Romney’s emphasis on the country’s poor economic performance and the need to restore optimism and self-confidence left little room for international issues, which are expected to play a smaller role in this election than in many others.
But he did take advantage of those themes to accuse Obama of apologizing for the US and weakening its place in the world.
“Internationally, President Obama has adopted an appeasement strategy. He believes America’s role as leader in the world is a thing of the past. I believe a strong America must – and will – lead the future,” Romney declared. “He apologizes for America; I will never apologize for the greatest nation in the history of the earth.”
In his speech, Romney mentioned only one foreign country by name, and that was Israel.
His reference indicated that he sees tensions between Israel and the US over the course of the Obama administration providing an opening for him to score political points.

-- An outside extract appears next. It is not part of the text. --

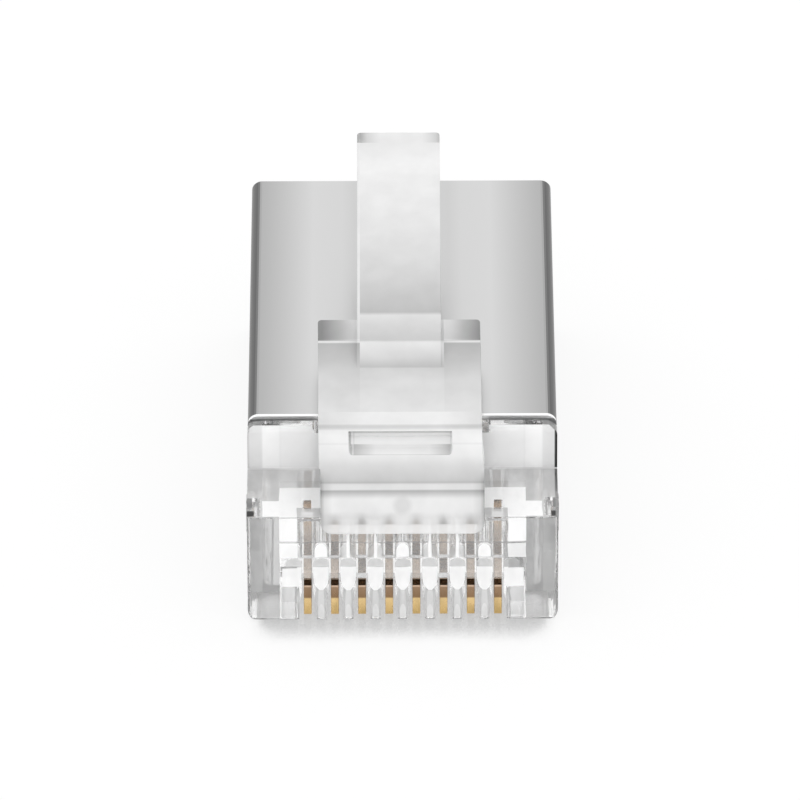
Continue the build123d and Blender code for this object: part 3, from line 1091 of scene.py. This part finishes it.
def mouldingMaterials():
    smooth, milky = finish["polishedRoughness"], finish["latchRoughness"]
    through = finish["noseThrough"]
    return [
        clearPlastic("polished", smooth, finish["polishedHaze"]),
        clearPlastic("texturedCore", finish["coreRoughness"], finish["coreHaze"]),
        clearPlastic("latchMilkAndPaintedShade", milky, finish["latchHaze"], latchPaintedShade),
        clearPlastic("mattStep", finish["stepRoughness"], finish["stepHaze"]),
        clearPlastic("mattUnderside", finish["stepRoughness"], finish["undersideHaze"]),
        clearPlastic("latchEdges", milky, finish["edgeHaze"]),
        clearPlastic("noseFace", smooth, 0, frostAndShade=frontFrostAndShade, through=through),
        clearPlastic("latchPocket", milky, finish["latchHaze"], pocketPaintedShade),
        clearPlastic("noseLedge", smooth, 0, frostAndShade=ledgeFrostAndShade, through=through),
        clearPlastic("noseRiser", smooth, noseFrostAndShade["riserHaze"], riserPaintedShade, through=0.0),
        clearPlastic("noseEdge", smooth, noseFrostAndShade["edgeHaze"], edgePaintedShade),
    ]


# True on the walls and floor of the pocket in the latch's bend
def inPocket(x, depth, z):
    centre = Vector((latch["bendRadius"] - plug["rootProud"], latch["bendLevel"]))
    spoke = Vector((depth, z)) - centre
    angle = math.degrees(math.atan2(spoke.y, -spoke.x))
    low, high = latch["pocketAngles"]
    floor = latch["bendRadius"] - latch["pocketDepth"]
    return (floor - 0.01 < spoke.length < latch["bendRadius"] - 0.01
            and low - 1 < angle < high + 1 and abs(x) < latch["pocketWidth"] / 2 + 0.01)


# Material slot of a face of the moulding, from its place and the way it looks
def mouldingSlot(face):
    x, y, z = face.center / mm
    depth = y - noseY
    normal = face.normal
    onLedge = abs(z - body["ledgeHeight"]) < 0.01 and depth > 0.01
    besideRoot = depth < body["ledgeLength"] - 0.05 and not onLedge
    inLatch = z > latch["rootFaces"] and abs(x) < latch["width"] / 2 + 0.001 and besideRoot
    if z > plug["height"] or inLatch:
        if inPocket(x, depth, z):
            return pocketFace
        return latchEdge if 0.1 < abs(normal.x) < 0.97 else latchFace
    if abs(depth - body["bareNose"]) < 0.05 and normal.y > 0.9:
        return matt
    if z < body["underShield"] + 0.01 and abs(x) > 3.9 and normal.z < -0.9:
        return underside
    if onLedge and depth < body["ledgeLength"] and normal.z > 0.9:
        return ledge
    if z > body["ledgeHeight"] and depth < body["ledgeLength"] + 0.3 and normal.y < -0.3:
        return riser
    if depth < 0.02 and normal.y < -0.9:
        return noseFace
    roundedEdge = depth < body["noseEdgeRadius"] and normal.y < -0.3
    if roundedEdge and (normal.z < -0.6 or abs(normal.x) > 0.6):
        return darkEdge
    inCavity = depth > body["noseWall"] - 0.01 and abs(x) < body["cavityWidth"] / 2 + 0.01
    return core if inCavity and 0.85 < z < 5.7 else polished


moulding = makeClearMoulding()
moulding.data.materials.clear()
for material in mouldingMaterials():
    moulding.data.materials.append(material)
for face in moulding.data.polygons:
    face.material_index = mouldingSlot(face)
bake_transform(moulding)
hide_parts("housing", "latch")
print("clear moulding made:", len(moulding.data.polygons), "faces")

shell = makeShield()
shell.data.materials.clear()
shell.data.materials.append(nickelPlate())
# painted light: the shield's inside is the nickel painted nearly white
shell.data.materials.append(plainMetal("brightInside", (0.1, 2),
                                       [(0.3, grey(0.99)), (0.7, grey(1))],
                                       plating["insideRoughness"]))
# painted reflection: the hooked finger ends are painted dark, as reflecting the dark slot that
# they sit in
hookDark, hookLight = plating["hook"]
shell.data.materials.append(plainMetal("darkHook", (0.35, 2, (1, 1, 0.7)),
                                       [(0.47, grey(hookDark)), (0.58, grey(hookLight))],
                                       plating["roughness"]))
middle = Vector((0, 0, plug["height"] / 2 * mm))
for face in shell.data.polygons:
    out = face.center - middle
    out.y = 0
    depth = face.center.y / mm - noseY
    deep = depth > body["contactSideBare"] or face.center.z > 1 * mm
    inner = deep and face.normal.dot(out) < -0.3 * out.length
    outerSide = abs(face.normal.x) > 0.95 and abs(face.center.x / mm) > 5.75
    atHook = depth < body["bareNose"] - 0.3 and not outerSide
    face.material_index = 2 if atHook else (1 if inner else 0)
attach(shell, "plug")
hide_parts("shield")
print("shield made")

goldWithPaintedLight = goldAndPaintedLight()
paintedLitBronze = plainMetal("brightBronze", (0.4, 3), gildingAndPaintedLight["sides"], plating["roughness"])
for number in range(1, 9):
    piece = makeBlade(number)
    piece.data.materials.clear()
    piece.data.materials.append(goldWithPaintedLight)
    piece.data.materials.append(paintedLitBronze)
    for face in piece.data.polygons:
        face.material_index = 1 if abs(face.normal.x) > 0.9 else 0
    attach(piece, "plug")
    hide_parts(f"contact_{number}")
print("contact blades made")


# Floor, light and camera

studio = {
    "floorSize": 2.0,
    "airGap": 0.03,
    "elevation": 31.43,
    "distance": 427.7,
    "focalPixels": 11333.0,
    "aim": (-0.08, 7.573, 5.1),
    "roll": -0.2,
    "sensorWidth": 36,
    "photoSide": 800,
    "floorGlow": 0.85,
    "shadowReach": 2.2,
    "shadowFrom": (0, 1, 0),
    "shadowStops": [(0.5, 0.52), (0.56, 0.76), (0.61, 0.9), (0.65, 0.97), (0.7, 1.0)],
    "floorThroughPlastic": 1.0,
    "skyLevel": 1.12,
    "skyLeft": 0.7,
    "skyRight": 0.15,
}


def makeFloor():
    half = studio["floorSize"] / 2
    mesh = bpy.data.meshes.new("tableTop")
    corners = [(-half, -half), (half, -half), (half, half), (-half, half)]
    mesh.from_pydata([(x, y, -studio["airGap"] * mm) for x, y in corners], [], [(0, 1, 2, 3)])
    floor = bpy.data.objects.new("tableTop", mesh)
    bpy.context.scene.collection.objects.link(floor)
    material, tree, shader = newMaterial("paleTable")
    weave = noise(tree, 6.0, 2)
    tree.links.new(ramp(tree, weave, [(0.3, grey(0.965)), (0.7, grey(0.985))]),
                   shader.inputs["Base Color"])
    shader.inputs["Roughness"].default_value = 0.9
    # painted shadow: ambient occlusion looking back darkens the floor's glow in front of the plug,
    # as under a lamp behind it, though there is no such lamp
    shadow = tree.nodes.new("ShaderNodeAmbientOcclusion")
    shadow.samples = 8
    shadow.inputs["Distance"].default_value = studio["shadowReach"] * mm
    paintedShadowFrom = tree.nodes.new("ShaderNodeCombineXYZ")
    for name, value in zip("XYZ", studio["shadowFrom"]):
        paintedShadowFrom.inputs[name].default_value = value
    tree.links.new(paintedShadowFrom.outputs[0], shadow.inputs["Normal"])
    glowWithPaintedShadow = tree.nodes.new("ShaderNodeEmission")
    tree.links.new(ramp(tree, shadow.outputs["AO"],
                        [(at, grey(value)) for at, value in studio["shadowStops"]]),
                   glowWithPaintedShadow.inputs["Color"])
    path = tree.nodes.new("ShaderNodeLightPath")
    straight = tree.nodes.new("ShaderNodeMixShader")
    through = tree.nodes.new("ShaderNodeMixShader")
    seen = math2(tree, "MAXIMUM", path.outputs["Is Camera Ray"], path.outputs["Is Glossy Ray"])
    tree.links.new(times(tree, seen, studio["floorGlow"]), straight.inputs["Fac"])
    tree.links.new(shader.outputs[0], straight.inputs[1])
    tree.links.new(glowWithPaintedShadow.outputs[0], straight.inputs[2])
    tree.links.new(path.outputs["Is Transmission Ray"], through.inputs["Fac"])
    tree.links.new(straight.outputs[0], through.inputs[1])
    clearer = tree.nodes.new("ShaderNodeEmission")
    clearer.inputs["Strength"].default_value = studio["floorThroughPlastic"]
    tree.links.new(clearer.outputs[0], through.inputs[2])
    tree.links.new(through.outputs[0], tree.nodes["Material Output"].inputs["Surface"])
    floor.data.materials.append(material)
    return floor


def makeWorld():
    world = bpy.data.worlds.new("studioWorld")
    bpy.context.scene.world = world
    world.use_nodes = True
    tree = world.node_tree
    place = tree.nodes.new("ShaderNodeTexCoord")
    sideways = axisOf(tree, place.outputs["Generated"], "X")
    across = times(tree, math2(tree, "ADD", sideways, 1.0), 0.5)
    shade = ramp(tree, across, [(0.015, grey(studio["skyLeft"])), (0.12, grey(1)), (0.92, grey(1)),
                                (0.985, grey(studio["skyRight"]))])
    tree.links.new(shade, tree.nodes["Background"].inputs["Color"])
    tree.nodes["Background"].inputs["Strength"].default_value = studio["skyLevel"]


def makeCamera():
    data = bpy.data.cameras.new("camera")
    camera = bpy.data.objects.new("camera", data)
    bpy.context.scene.collection.objects.link(camera)
    data.sensor_width = studio["sensorWidth"]
    data.lens = studio["focalPixels"] * studio["sensorWidth"] / studio["photoSide"]
    data.clip_start = 0.01
    data.clip_end = 10
    x, depth, height = studio["aim"]
    aim = Vector((x, noseY + depth, height)) * mm
    angle = math.radians(studio["elevation"])
    away = Vector((0, -math.cos(angle), math.sin(angle)))
    camera.location = aim + away * studio["distance"] * mm
    tilt = Matrix.Rotation(math.pi / 2 - angle, 3, "X")
    roll = Matrix.Rotation(math.radians(studio["roll"]), 3, "Z")
    camera.rotation_euler = (tilt @ roll).to_euler()
    bpy.context.scene.camera = camera
    return camera


makeFloor()
makeWorld()
makeCamera()
bpy.context.scene.view_settings.view_transform = "Standard"
bpy.context.scene.cycles.max_bounces = 64
bpy.context.scene.cycles.transmission_bounces = 64
bpy.context.scene.cycles.glossy_bounces = 48
bpy.context.scene.cycles.diffuse_bounces = 24
bpy.context.scene.cycles.transparent_max_bounces = 32
print("studio made")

“He criticizes our friends like Israel. I will always stand with our friends,” Romney said to loud applause from the supporters who turned out to celebrate his primary victory. But the Obama campaign pushed back against Romney’s charge.
“If Mitt Romney wants to talk about the State of Israel, he should think about consulting with Israeli Deputy Foreign Minister Danny Ayalon... or Israeli Defense Minister Ehud Barak,” said a campaign spokesperson, referring to Ayalon’s statement that “We have not had any better friend than President Obama,” and Barak’s recent comment that “I can hardly remember a better period of support.”
The campaign official also pointed to a Washington Post article last year dismissing the idea that the president has apologized for US actions.
“The claim that Obama repeatedly has apologized for the United States is not borne out by the facts, especially if his full quotes are viewed in context,” the newspaper reported after an extensive review of his remarks.
Obama himself has in the past rejected the appeasement characterization, responding when asked about it: “Ask Osama bin Laden and the 22 out of 30 top al-Qaida leaders who’ve been taken off the field whether I engage in appeasement.”
Large numbers of Republicans say they strongly support Israel, and many primary voters cited the issue as among the reasons why they have been upset with Obama’s stewardship of the country.
In addition to the potential appeal of his statement to Republicans, Mann said Romney’s statement on Israel was also an attempt to court Jewish voters, a constituency that is traditionally overwhelmingly Democratic, but one the Republicans hope to make inroads with this November.
“It was an automatic Republican line – one based on the GOP belief that they can increase their support among American Jews in the 2012 election. I doubt such a line will help garner more votes, but it may help with fundraising,” Mann predicted.